In debunking the assumptions of orthodox psychoanalysis, Tarnopol approaches another Freud, hipper than the dogmatist evoked by disciples like Spielvogel or Ernest Jones. The Freud of Beyond the Pleasure Principle, for example, remarks that his scientific terms are really part of "a figurative language peculiar to psychology" and that even the chemical terms that might replace the psychological ones would themselves be "only part of a figurative language," too.
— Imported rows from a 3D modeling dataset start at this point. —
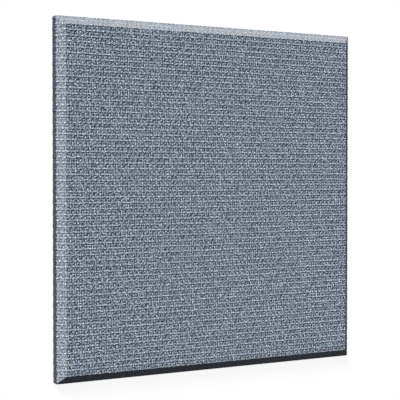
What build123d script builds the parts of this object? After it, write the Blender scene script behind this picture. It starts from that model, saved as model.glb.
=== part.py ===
from build123d import *
import os
from math import hypot

# Fabric-wrapped acoustic ceiling panel with a bevelled edge, lying on its back.
# Millimetres. Origin at the centre of the back, on the surface that the panel lies on.
# +Z points out of the fabric face, +X across the panel and +Y along it, towards its top edge.

INCH = 25.4

# Finished panel, measured over its cover
panel_width = 24 * INCH
panel_length = 24 * INCH
panel_thickness = 1 * INCH
bevel_run = 0.5 * INCH  # in from the edge, across the face
bevel_drop = 0.5 * INCH  # down from the face, along the edge

# Woven cover, one piece of cloth turned onto the back
fabric_thickness = 0.9
return_width = 1.5 * INCH  # from the panel's edge to the cloth's cut edge
mitre_gap = 1.6  # between two turned flaps at a back corner
mitre_land = 10.0  # cloth left whole round a back corner, along the diagonal

# Board inside the cover
board_edge_radius = 0.4

cutter_height = 2 * fabric_thickness  # centred on the back, so it reaches just through the cloth


def bevelled_block(inset):
    """The finished outline with every flat face moved in by inset, sharp at its edges."""
    run_share = inset / bevel_run
    drop_share = inset / bevel_drop
    kept = 1 + hypot(run_share, drop_share) - run_share - drop_share
    block = Pos(0, 0, inset) * Box(
        panel_width - 2 * inset,
        panel_length - 2 * inset,
        panel_thickness - 2 * inset,
        align=(Align.CENTER, Align.CENTER, Align.MIN),
    )
    face = block.faces().sort_by(Axis.Z)[-1]
    return chamfer(
        face.edges(), length=kept * bevel_run, length2=kept * bevel_drop, reference=face
    )


def rounded_block(inset, radius):
    """The block with its flat faces moved in by inset and every edge rounded."""
    return offset(bevelled_block(inset + radius), amount=radius, kind=Kind.ARC)


def back_window():
    """The opening that the turned edges of the cloth leave on the back."""
    width = panel_width - 2 * return_width
    length = panel_length - 2 * return_width
    return Box(width, length, cutter_height)


def mitre_cuts():
    """A slot on each back corner's diagonal, where two turned flaps meet."""
    reach = hypot(return_width, return_width) - mitre_land
    slot = Box(2 * reach, mitre_gap, cutter_height)
    window_corner_x = panel_width / 2 - return_width
    window_corner_y = panel_length / 2 - return_width
    return [
        Pos(side_x * window_corner_x, side_y * window_corner_y)
        * Rot(0, 0, side_x * side_y * 45)
        * slot
        for side_x in (-1, 1)
        for side_y in (-1, 1)
    ]


def make_board():
    """Rigid glass-fibre board, bevelled on its four face edges."""
    return rounded_block(fabric_thickness, board_edge_radius)


def make_fabric(board):
    """Cloth glued over the face, bevels and edges, and turned onto the back."""
    outer = rounded_block(0, board_edge_radius + fabric_thickness)
    return outer - board - back_window() - mitre_cuts()


board = make_board()
pieces = {"glass_fibre_board": board, "fabric_wrap": make_fabric(board)}

os.makedirs("parts", exist_ok=True)
for name, piece in pieces.items():
    export_step(piece, f"parts/{name}.step")
    print(name, len(piece.solids()), "solid", round(piece.volume), "mm3", piece.bounding_box())
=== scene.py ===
from collections import namedtuple
from math import cos, pi, radians, sin, sqrt, tan

import bmesh
import bpy
from mathutils import Matrix, Vector, noise


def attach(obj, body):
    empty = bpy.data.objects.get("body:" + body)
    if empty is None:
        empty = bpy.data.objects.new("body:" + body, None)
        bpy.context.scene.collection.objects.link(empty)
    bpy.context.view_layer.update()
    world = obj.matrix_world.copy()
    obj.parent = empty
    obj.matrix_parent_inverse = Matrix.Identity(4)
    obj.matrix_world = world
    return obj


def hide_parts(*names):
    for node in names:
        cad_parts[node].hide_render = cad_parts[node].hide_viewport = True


# Fabric-wrapped acoustic ceiling panel, lying on its back with its cloth face up.
# Metres. +X across the panel, +Y towards its top edge, +Z out of the face.

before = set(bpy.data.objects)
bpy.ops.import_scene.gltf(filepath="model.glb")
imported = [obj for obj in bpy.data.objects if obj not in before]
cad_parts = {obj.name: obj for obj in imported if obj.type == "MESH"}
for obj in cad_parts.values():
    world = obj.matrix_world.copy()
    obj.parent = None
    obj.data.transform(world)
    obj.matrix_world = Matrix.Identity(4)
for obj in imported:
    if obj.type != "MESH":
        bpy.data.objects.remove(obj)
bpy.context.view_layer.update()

MM = 0.001
same_place = 0.01 * MM

# The wrapped panel, as packed
panel_size = 609.6 * MM
panel_thickness = 25.4 * MM
bevel_run = 12.7 * MM
return_width = 38.1 * MM
cloth_thickness = 0.9 * MM
edge_radius = 1.3 * MM
mitre_gap = 1.6 * MM
mitre_land = 10.0 * MM

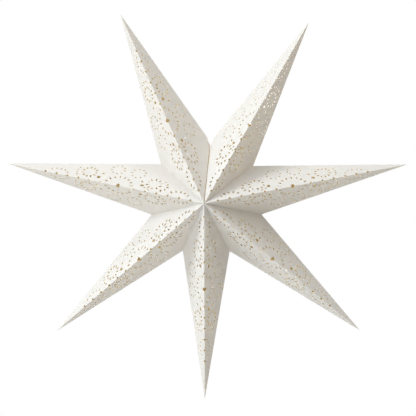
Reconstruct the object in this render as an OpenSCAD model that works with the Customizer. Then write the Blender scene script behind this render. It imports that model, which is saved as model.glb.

It is just such a sense of the figurative, or metaphoric, quality of all language - its lack of a straightforward relation to "things out there," its avowedly fictive nature - that pervades every scene, every change of text in the novel's shifting angles of vision. There are no "real" interpretations for anything. "I tended," says Zuckerman with irony, "like a student of high literature or a savage who paints his body blue, to see (my) migraines as standing for something, as a disclosure or 'epiphany,' isolated or accidental or inexplicable only to one who was blind to the design of life or a book. What did my migraines signify?" Tarnopol's reaction to Spielvogel's article may serve as the clue to a suitable reading. "'Oh, you ought to go through this thing, line by line, and watch the ground shift beneath you! Below every paragraph there's a hundred foot drop!'"
If this is true for reading "My True Story," imagine how "Useful Fictions" appears in retrospect! No wonder the first story, "Salad Days," begins with little Nathan learning to sign his name "right" for his father. "Who the hell can read something that looks like a train wreck!" scolds Mr. Zuckerman, as if to picture the result of speeding through the terrain of Roth's paragraphs.
Tarnopol the short story writer knows all about the common fictions that give meaning to people's experience. Characters and situations are defined in "Salad Days" by their likeness, for example, to pop stereotypes and commercial labels. Dancing his mother across the floor makes Nathan "another Fred Astaire," just as his girlfriend's father, Al "The Zipper King" Shatzky, refuses to change his name (his daughter wants a "real name") because he says he's a "trademark." More acutely, Tarnopol's wife Maureen leaves a suicide note in "My True Story" that bears only the repeated legend "Marilyn Monroe." And in "Courting Disaster," the second story in "Useful Fictions," Nathan becomes a lit major in college, allowing Tarnopol to deal in cliches closer to his own heart. Thus begins the parade of World Literature through Roth's dense, allusive pages - the extremes of Flaubert and Henry Miller, for example; of Impersonal Art and Passionate Confession; the question, finally, whether such a distinction is one of a kind or simply of skill.
In what seems to be a parody of the close of Joyce's "Ithaca" chapter in Ulysses (a parody that would de-parody Joyce's nonsense catalogue of Sinbads by giving them names), Tarnopol concludes the first part of the novel by listing a series of possible Causes for the sate of His Life ("Pent-up Rage or . . . Heroism or . . . Defiance or . . . Judaism"); all of them no more, of course, than "useful fictions"; a central text for the critique of Cause and Effect psychoanalysis. And yet Tarnopol - or should I say Roth now? - makes one complaint that's surely been relieved, even reversed: "instead of the intractability of serious fiction," he writes, "I got the intractability of soap opera."